The Real Meaning of Diversity

 

Gene Mage

 

I cannot think of a topic that his triggered so much raw emotion and so little reasonable discourse than diversity in the workplace.  Those who might otherwise be party to genuine dialog instead cling tenaciously to clichéd mindsets.

 

The first mindset calcifying much of our national consciousness is social engineering.  The social engineers are willing to use any legislative, judicial, or public relations means at their disposal to right perceived injustices, with little thought to the consequences.  The present day shadow of what was once a vibrant American civil rights movement seems to have lost interest in whether their agenda actually improves the conditions of the people they say they want to help.  Reparations, quota-systems, workplace “diversity” programs and “sensitivity” training programs coerce individuals into complying with various rules while injecting a more pernicious resentment deeply into the tissue of society. 

 

The civil rights movement that began on a mountaintop of clear thought and spiritual grounding has descended into a valley of ineffectual clichés and trite emotionalism.  

 

 

Organizational life, whether in the business arena, not-for-profit world, or in a government agency, has become a laboratory for experiments in human relations with employees relegated to the role of unwitting guinea pigs.  How did we get to this sorrowful standoff?

 

The answer, I believe, was the unholy confluence of two enormously powerful forces in the twentieth century.  The first factor was evolutionary science.  The evolutionists, particularly those of the late 19th and early 20th century, argued that various classifications of organisms were locked in an endless epic battle between the fit and the not-so-fit.  Therefore, if one sub-group were to prevail over another, it was evidence of genetic superiority.  It then became fashionable, even trendy, to employ various measurements to test the “fitness” of human beings against some arbitrary standard.  The concept of “eugenics”, or the progressive improvement of the gene pool through selective breeding and sterilization did not come from Nazi Germany; eugenics started right here in the USA.

 

It took the Nazis to combine the “science” of eugenics with the second powerful force, mechanistic rationalism.  The rationalist is set free from the moral restraint that holds back “weak minded” people.  The rationalist eschews superstition for an unwavering faith in reason and logic.  And the Nazis took rationalism to it’s natural conclusion.  They took action to fix what they perceived to be a contaminated gene pool by killing off and sterilizing those thought to be of inferior genetic make up.  Fortunately for civilization, superstitious and weak-minded Americans prevailed in the battle.  So much for the superiority of rationalism.

 

The latter part of the twentieth century was in many ways a reaction to the horrors of racial conflict.  The civil rights movement in America embraced tolerance and social activism as a path to social and economic equality for those who were the victims of historical racism.  Dr.

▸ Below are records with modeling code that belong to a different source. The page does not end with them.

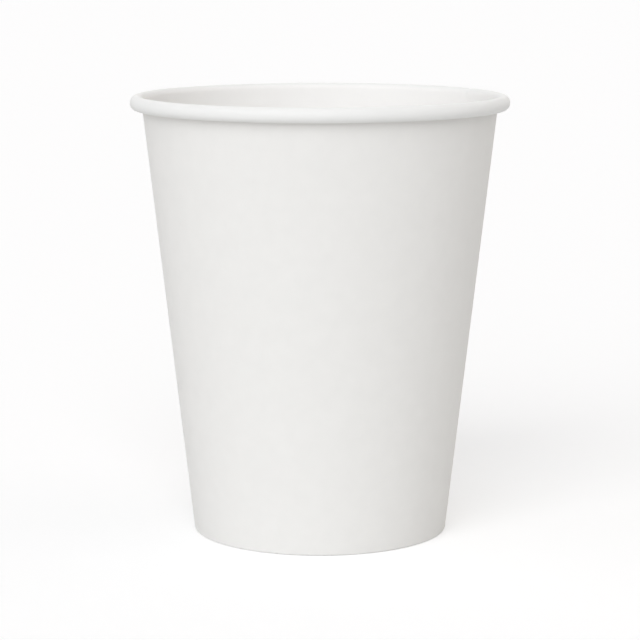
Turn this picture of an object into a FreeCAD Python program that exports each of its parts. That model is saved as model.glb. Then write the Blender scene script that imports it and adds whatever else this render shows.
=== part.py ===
import FreeCAD, Part
from enum import IntEnum
import math
import os
import Sketcher

# A single-wall paper cup for hot drinks, in millimetres, standing on Z = 0 with its axis on Z.
# Two pieces of coated board make it. The sidewall is one blank: it is wrapped into a cone and lapped
# along a straight side seam, its top edge is rolled outwards into the rim, and its bottom edge is folded
# in and up as a hem. The base disc is pressed to a shallow tray, turned over, and its skirt is held in
# the fold between the wall and the hem. The disc therefore sits clear of the table.

SIZES = (
    ("rim_diameter", 80.0, "across the outside of the rolled rim"),
    ("cup_height", 93.0, "from the table to the top of the rim"),
    ("base_diameter", 54.0, "across the wall's outer face where it meets the table"),
    ("wall_board", 0.33, "thickness of the sidewall's board"),
    ("disc_board", 0.28, "thickness of the base disc's board"),
    ("roll_width", 2.8, "width of the rolled rim"),
    ("roll_height", 3.2, "height of the rolled rim, which is a little oval"),
    ("roll_gap", 0.04, "gap that spring-back leaves between the turns of the roll"),
    ("roll_tuck", 30.0, "degrees that the free edge is tucked on past a full turn of the roll"),
    ("foot_recess", 7.0, "from the table up to the underside of the disc"),
    ("hem_height", 5.6, "from the table up to the free edge of the hem"),
    ("disc_bend", 0.4, "inside radius of the bend between the disc and its skirt"),
    ("skirt_clearance", 0.3, "from the bottom of the fold up to the skirt's edge"),
    ("seal_film", 0.02, "sealing film at each face of the skirt"),
    ("seam_lap", 7.0, "width of the lapped side seam"),
    ("seam_ramp", 2.4, "width over which the outer layer climbs onto the inner one"),
    ("seam_press", 0.04, "how far the hot clamp presses the two layers into each other"),
    ("seam_azimuth", 25.0, "degrees from +X round to the middle of the seam"),
)

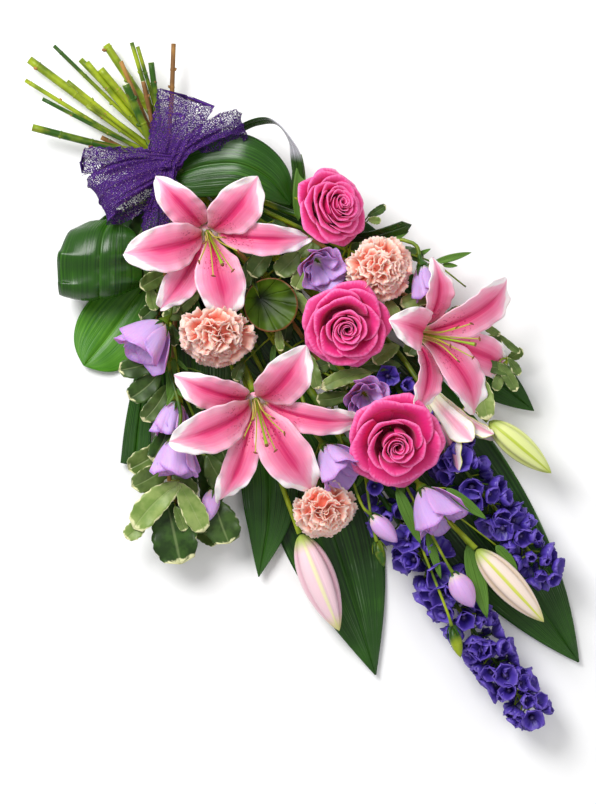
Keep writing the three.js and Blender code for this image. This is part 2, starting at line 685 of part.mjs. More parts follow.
// A lily stem, with a branch for each of its buds.
function lilyStem(name, side, grow) {
  const { route, radii } = mainStem(name, LILIES[name], undefined, [[0, SLOT[name].radius]]);
  const stalks = side.map((twig) => branch(route, { ...twig, radius: BUD_STALK }, grow));
  return [stem(route, radii, 5, grow), ...stalks];
}

const LILY_SIDE = {
  lily_top: [],
  lily_low: [{ at: 0.7, flower: LILY_BUDS.pink_bud, via: [[96, -270, 26]] }],
  lily_side: [
    { at: 0.75, flower: HALF_OPEN_LILY, via: [[236, -196, 30]] },
    { at: 0.72, flower: LILY_BUDS.green_bud, via: [[270, -200, 24]] },
    {
      at: 0.7, flower: LILY_BUDS.cream_bud,
      via: [[166, -150, 17], [206, -232, 24], [234, -292, 34], [268, -346, 42]],
    },
  ],
};

// Large leaves

const LEAVES = {
  back_leaf_left: {
    lead: [[2, -34, 4]],
    route: [[6, -70, 2], [10, -130, 0.6], [12, -200, 0.6], [16, -262, 1], [20, -318, 3]],
    blade: { width: 74, rise: 0.6, fall: 0.55, wave: 1 },
  },
  back_leaf_middle: {
    lead: [[18, -26, 4]],
    route: [[34, -56, 2], [64, -110, 0.6], [96, -160, 0.6], [124, -204, 0.6], [146, -240, 0.6]],
    blade: { width: 86, rise: 0.6, fall: 0.5, wave: 1 },
  },
  back_leaf_right: {
    lead: [[22, -14, 4]],
    route: [[56, -26, 3], [108, -52, 0.6], [164, -80, 0.6], [216, -110, 0.6], [262, -140, 4]],
    blade: { width: 78, rise: 0.6, fall: 0.55, wave: 1 },
  },
  long_leaf: {
    lead: [[110, -126, 5]],
    route: [[168, -170, 6], [225, -240, 3], [290, -328, 0.6], [356, -420, 3], [419, -509, 8]],
    blade: { width: 114, rise: 0.6, fall: 0.62, wave: 1.5, waves: 1.5 }, along: 7,
  },
  middle_leaf: {
    lead: [[60, -116, 5]],
    route: [[100, -208, 6], [136, -290, 3], [166, -375, 0.6], [190, -450, 4], [212, -522, 8]],
    blade: { width: 108, rise: 0.7, fall: 0.6, wave: 1.5, waves: 1.5 }, along: 7,
  },
  narrow_leaf: {
    lead: [[36, -130, 5]],
    route: [[76, -244, 8], [98, -306, 9], [112, -362, 11], [106, -421, 12]],
    blade: { width: 60, rise: 0.55, fall: 0.6 },
  },
  side_leaf: {
    lead: [[26, -22, 8.5], [90, -56, 9]],
    route: [[226, -150, 11], [270, -180, 12], [325, -216, 13], [373, -253, 14]],
    blade: { width: 50, rise: 0.6, fall: 0.6 },
  },
  round_leaf: {
    lead: [[-12, -62, 4]],
    route: [[-22, -124, 4], [-42, -152, 3], [-64, -182, 4], [-85, -207, 8]],
    blade: { width: 76, rise: 0.45, fall: 0.45, wave: 1.5 },
  },
  cut_leaf: {
    lead: [[-6, -100, 5]],
    route: [[-18, -190, 8], [-24, -230, 8], [-30, -272, 8], [-33, -309, 10]],
    blade: { width: 30, rise: 0.2, fall: 0, least: 0.2 }, along: 4,
  },
  rolled_leaf: {
    lead: [[-14, -32, 4], [-28, -43, 4]],
    route: [
      [-44, -50, 4], [-60, -90, 3], [-66, -128, 12], [-67, -141, 34], [-66, -126, 54],
      [-65, -98, 62], [-62, -74, 56], [-56, -60, 44],
    ],
    blade: { width: 84, rise: 0.4, fall: 0.25, side: [1, 0.12, 0] }, along: 9,
  },
  arched_leaf: {
    lead: [[22, -10, 43]],
    route: [[30, -6, 46], [50, 0, 52], [76, -4, 60], [106, -20, 58], [126, -44, 52]],
    blade: { width: 60, rise: 0.5, fall: 0.5, arch: 0.3 }, along: 6,
  },
  looped_leaf: {
    lead: [[20, -2, 40]],
    route: [
      [36, 10, 39], [62, 24, 38], [88, 37, 48], [110, 36, 66], [127, 14, 72], [133, -14, 62],
      [133, -44, 52], [146, -70, 46], [200, -78, 47], [247, -66, 57],
    ],
    blade: { width: 17, rise: 0.1, fall: 0, least: 0.5, roll: [84, 12, 3] }, along: 10, across: 1,
  },
};

// A galax leaf: a round blade, cupped and notched, on a thin stalk that joins it at the notch.
const GALAX = { centre: V(106, -147, 60), radius: 27, notch: 128 };

function galaxLeaf(grow) {
  const { centre, radius, notch } = GALAX;
  const blade = (s, t) => {
    const angle = rad(notch + 180 + t * 172);
    const r = lerp(2, radius, s);
    const frill = 1.4 * s * Math.sin(9 * rad(t * 172));
    return V(r * Math.cos(angle), r * Math.sin(angle), 9 * s * s + frill).add(centre);
  };
  const slot = SLOT.galax_leaf;
  const held = grip(slot);
  held[0].addScaledVector(ALONG, TAIL);
  const route = [...held, V(30, -52, 50), V(84, -120, 50), centre.clone().add(V(0, 0, -3)), centre.clone()];
  return fuse([
    stem(route, route.map(() => slot.radius), 4, grow),
    solid(sheet(blade, 1, 11, LEAF, grow)),
  ]);
}

// Pittosporum

const PITTOSPORUM = [
  {
    name: "pittosporum_left", tip: [30, -392, 36], via: [[8, -130, 20], [4, -250, 24], [4, -330, 32]],
    count: 12, from: 0.72, leaf: 46, seed: 3,
  },
  {
    name: "pittosporum_centre", tip: [168, -222, 50], via: [[46, -60, 42], [96, -120, 40]],
    count: 8, from: 0.46, leaf: 34, seed: 5,
  },
  {
    name: "pittosporum_right", tip: [346, -200, 40], via: [[110, -56, 17], [220, -124, 26], [290, -162, 38]],
    count: 12, from: 0.5, leaf: 36, seed: 9,
  },
  {
    name: "pittosporum_top", tip: [-12, -172, 44], via: [[6, -60, 44], [0, -110, 46]],
    count: 8, from: 0.56, leaf: 34, seed: 13,
  },
];

// Binding and ribbon

// A band round the bundle: a many-sided ring that holds every stem, set off by inner and outer. It lies flat.
function band(inner, outer, width, along, grow) {
  const sides = 12;
  const hull = (offset) =>
    Array.from({ length: sides }, (_, i) => {
      const angle = ((i + 0.5) / sides) * 2 * Math.PI;
      const way = new THREE.Vector2(Math.cos(angle), Math.sin(angle));
      const corners = Object.values(SLOT).map(({ centre, radius }) => {
        const reach = (radius + offset) / Math.cos(Math.PI / sides);
        return new THREE.Vector2(centre.dot(ACROSS), centre.z).addScaledVector(way, reach);
      });
      return corners.reduce((far, next) => (next.dot(way) > far.dot(way) ? next : far));
    });
  const shape = new THREE.Shape(hull(outer + grow));
  shape.holes.push(new THREE.Path(hull(inner - grow)));
  const ring = new THREE.ExtrudeGeometry(shape, { depth: width + 2 * grow, bevelEnabled: false });
  ring.translate(0, 0, along - width / 2 - grow);
  return solid(ring.applyMatrix4(new THREE.Matrix4().makeBasis(ACROSS, UP, ALONG.clone().negate())));
}

const RIBBON_STRIPS = [
  { route: [[0, 4, 4], [6, 30, 12], [20, 62, 6]], width: 56, rise: 0.4, fall: 0, wave: 3, waves: 1.5 },
  {
    route: [[4, 0, 4], [42, 16, 20], [74, 27, 20], [80, 30, 13], [54, 22, 5], [8, 2, 1]],
    width: 34, rise: 0.35, fall: 0.3, side: [-0.3, 1, 0],
  },
  { route: [[-4, 0, 4], [-40, -4, 8], [-83, -2, -2]], width: 28, rise: 0.3, fall: 0, wave: 2 },
  {
    route: [[-4, -4, 4], [-34, -22, 20], [-60, -40, 14], [-62, -44, 4], [-34, -26, -3], [-6, -5, 1]],
    width: 46, rise: 0.35, fall: 0.3, side: [0.6, -1, 0],
  },
  { route: [[0, -6, 4], [-4, -36, 12], [-12, -72, 4]], width: 28, rise: 0.3, fall: 0, wave: 2 },
];

function ribbonBow(grow) {
  const knot = V(0, 0, BUNDLE_TOP + 8.6);
  const parts = [band(0.6, BAND, 11, 6, grow)];
  const ends = [10, 0, -10].map((along) => knot.clone().addScaledVector(ALONG, along));
  parts.push(solid(stalk(ends, (s) => 5.5 + 2.5 * Math.sin(Math.PI * s), 2, 6, grow)));
  for (const { route, width, rise, fall, side, wave, waves } of RIBBON_STRIPS) {
    const points = route.map(([x, y, z]) => V(x, y, z).add(knot));
    const strip = leafBlade({ route: points, width, rise, fall, least: 0.3, side, wave, waves });
    parts.push(solid(sheet(strip, route.length + 1, 1, RIBBON, grow)));
  }
  return fuse(parts);
}

// Every piece, first those that keep their whole shape

const PIECES = [];
const add = (name, finish, make) => PIECES.push({ name, finish, make });

for (const [name, rose] of Object.entries(ROSES))
  add(name + "_stem", "stem", (grow) => [rod(name, rose, ROSE_HIP, grow)]);
for (const [name, side] of Object.entries(LILY_SIDE))
  add(name + "_stem", "stem", (grow) => lilyStem(name, side, grow));
for (const [name, carnation] of Object.entries(CARNATIONS))
  add(name + "_stem", "stem", (grow) => [rod(name, carnation, CARNATION_CALYX, grow)]);
for (const name of Object.keys(DELPHINIUM))
  add(name + "_stem", "stem", (grow) => [delphiniumStem(name, grow)]);
for (const [name, { main, via, side }] of Object.entries(SPRAYS))
  add(name + "_stems", "stem", (grow) => spray(name, main, via, side, grow));
for (const [name, flower] of Object.entries(LILIES)) {
  add(name + "_stamens", "stamen", (grow) => [lilyStamens(flower, grow)]);
  add(name + "_tepals", "lily", (grow) => [lilyTepals(flower, grow)]);
}
for (const [name, rose] of Object.entries(ROSES))
  add(name + "_petals", "rose", (grow) => [rosePetals(rose, grow)]);
for (const [name, carnation] of Object.entries(CARNATIONS))
  add(name + "_petals", "carnation", (grow) => [carnationPetals(carnation, grow)]);
add("half_open_lily", "paleLily", (grow) => [halfOpenLily(HALF_OPEN_LILY, grow)]);
for (const [name, bud] of Object.entries(LILY_BUDS))
  add("lily_" + name, bud.finish, (grow) => [lilyBud(bud, grow)]);
for (const [name, flower] of Object.entries(LISIANTHUS))
  add(name, "lisianthus", (grow) => [lisianthusPetals(flower, grow)]);
for (const [name, spike] of Object.entries(DELPHINIUM))
  add(name + "_florets", "delphinium", (grow) => [delphiniumFlorets(spike, grow)]);
add("tie", "twine", (grow) => [band(0.6, 1.8, 7, -6, grow)]);
add("ribbon", "ribbon", (grow) => [ribbonBow(grow)]);
for (const [name, leaf] of Object.entries(LEAVES))
  add(name, name === "round_leaf" ? "broadLeaf" : "leaf", (grow) => [tiedLeaf({ ...leaf, name }, grow)]);
add("galax_leaf", "broadLeaf", (grow) => [galaxLeaf(grow)]);
for (const twig of PITTOSPORUM) add(twig.name, "variegated", (grow) => [pittosporum(twig, grow)]);

// Each piece is cut clear of those before it, and of the table.
const TABLE = solid(new THREE.BoxGeometry(4000, 4000, 50).translate(0, 0, -25));

function clearance(pieces) {
  const placed = [];
  for (const { name, finish, make } of pieces) {
    let body = fuse(make(0)).subtract(TABLE);
    for (const other of placed) if (touches(body, other.grown)) body = body.subtract(other.grown);
    placed.push({ name, finish, body: largest(body), grown: fuse(make(AIR)) });
  }
  return placed;
}

function touches(a, b) {
  const [p, q] = [a.boundingBox(), b.boundingBox()];
  return [0, 1, 2].every((i) => p.min[i] < q.max[i] && q.min[i] < p.max[i]);
}

const sheaf = new THREE.Group();
for (const { name, finish, body } of clearance(PIECES)) {
  const mesh = new THREE.Mesh(geometryOf(body), FINISH[finish]);
  mesh.name = name;
  sheaf.add(mesh);
}
sheaf.rotation.z = rad(PLAN_TURN);
sheaf.updateMatrixWorld(true);
const extent = new THREE.Box3().setFromObject(sheaf, true);
sheaf.position.set(-(extent.min.x + extent.max.x) / 2, -(extent.min.y + extent.max.y) / 2, 0);

export default sheaf;
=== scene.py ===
# %% [markdown]
# # A tied flower sheaf
# The sheaf lies on its back on a table: lilies, roses, carnations, lisianthus and delphinium over a fan of
# large leaves, tied at the stems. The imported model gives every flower's place with plain solids. This lesson
# gives each of them petals, leaves and stems that follow the same lines, so that nothing changes its size.

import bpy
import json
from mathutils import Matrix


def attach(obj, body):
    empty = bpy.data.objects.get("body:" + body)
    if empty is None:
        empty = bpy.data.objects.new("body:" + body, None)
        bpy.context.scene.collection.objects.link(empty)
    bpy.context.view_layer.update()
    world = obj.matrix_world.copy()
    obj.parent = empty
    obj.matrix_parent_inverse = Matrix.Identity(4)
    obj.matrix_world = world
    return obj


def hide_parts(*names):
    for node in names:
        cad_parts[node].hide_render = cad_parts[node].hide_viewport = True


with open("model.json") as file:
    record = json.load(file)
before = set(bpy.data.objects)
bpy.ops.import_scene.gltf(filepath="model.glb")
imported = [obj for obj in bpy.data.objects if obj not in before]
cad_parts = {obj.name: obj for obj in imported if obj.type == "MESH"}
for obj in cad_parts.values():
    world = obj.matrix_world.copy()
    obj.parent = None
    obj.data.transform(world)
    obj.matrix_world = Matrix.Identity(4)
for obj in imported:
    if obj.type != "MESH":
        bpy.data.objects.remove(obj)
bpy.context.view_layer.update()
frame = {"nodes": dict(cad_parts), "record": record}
print("nodes:", len(frame["nodes"]))

# %% [markdown]
# ## The florist's plan
# All places below are millimetres on the florist's plan: x to the right, y away from the florist, z up, with
# the origin on the table under the tie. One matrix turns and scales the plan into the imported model's frame.
# The tie's own mount in the record says where that origin is, so no place is measured twice.

# %% The plan's own frame
import collections
import functools
import json
import math
import bpy
import numpy as np
from mathutils import Matrix, Vector

MM = 0.001
PLAN_TURN = math.radians(-35)
TIE_FROM_ORIGIN = 0.006
UP = np.array([0, 0, 1.0])
rest = next(m for m in frame["record"]["mounts"] if m["name"] == "rest")
ORIGIN = Vector(rest["pos_m"]) + Vector((0, TIE_FROM_ORIGIN, 0))
PLAN_MATRIX = Matrix.Translation(ORIGIN) @ Matrix.Rotation(PLAN_TURN, 4, "Z") @ Matrix.Scale(MM, 4)
PLAN = np.array(PLAN_MATRIX)
print("plan origin:", tuple(round(x, 4) for x in ORIGIN))

# %% [markdown]
# ## Camera, lights and table
# The photographer stood over the table with a long lens, so there is hardly any perspective. The light is a
# white studio tent: one broad lamp from the upper left to model the petals, a weaker one from the right, and
# a bright surround that leaves almost no shadow on the pale table.

# %% Camera
VIEW_CENTRE = (133, -244, 70)
LENS = 200
SENSOR = 36
PICTURE_WIDTH = 596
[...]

King’s message was a repudiation of racism and a call to moral courage in the face of overwhelming resistance.  King was a disciple of Mahatma Gandhi, who believed and lived an ethic of race relations that seems terribly foreign today.  That ethic?  That we need each other.  That we are only whole as an individual or society when we embrace the unique contribution people who are “different” make to the community.  That is why Gandhi fought so strongly against the division of India into Hindu India and Muslim Pakistan.

 

In the nineteen sixties, inspired in large part by King’s work, the US government began to take legislative action to reverse the segregation so deeply entrenched in the American south.  An outflow of that legislative change was a body of legislation commonly referred to as “equal opportunity” work rules.  Corporate American, to avoid litigation and public relations disasters, has worked furiously to comply with a vast and growing volume of regulations on workplace human relations, which is called “Title 7”.  Affirmative action, which lowers standards for members of protected minority groups, was an attempt to change the character of the workplace by changing the actual mix of workers. 

 

Sadly, the legislative approach to human relations has done little to change the underlying tensions in the workplace.  All that corporate “diversity” programs have done is force the issues underground.  The real solution, I propose, is to take hold of the vision of Gandhi and King, a vision that appealed to the better part of human hearts.  That vision, which we seem to have lost in a quest to coerce one another into compliance through legislative and judicial billy clubs, was not to create more separation, but to celebrate both the moral and practical benefits of a diverse community.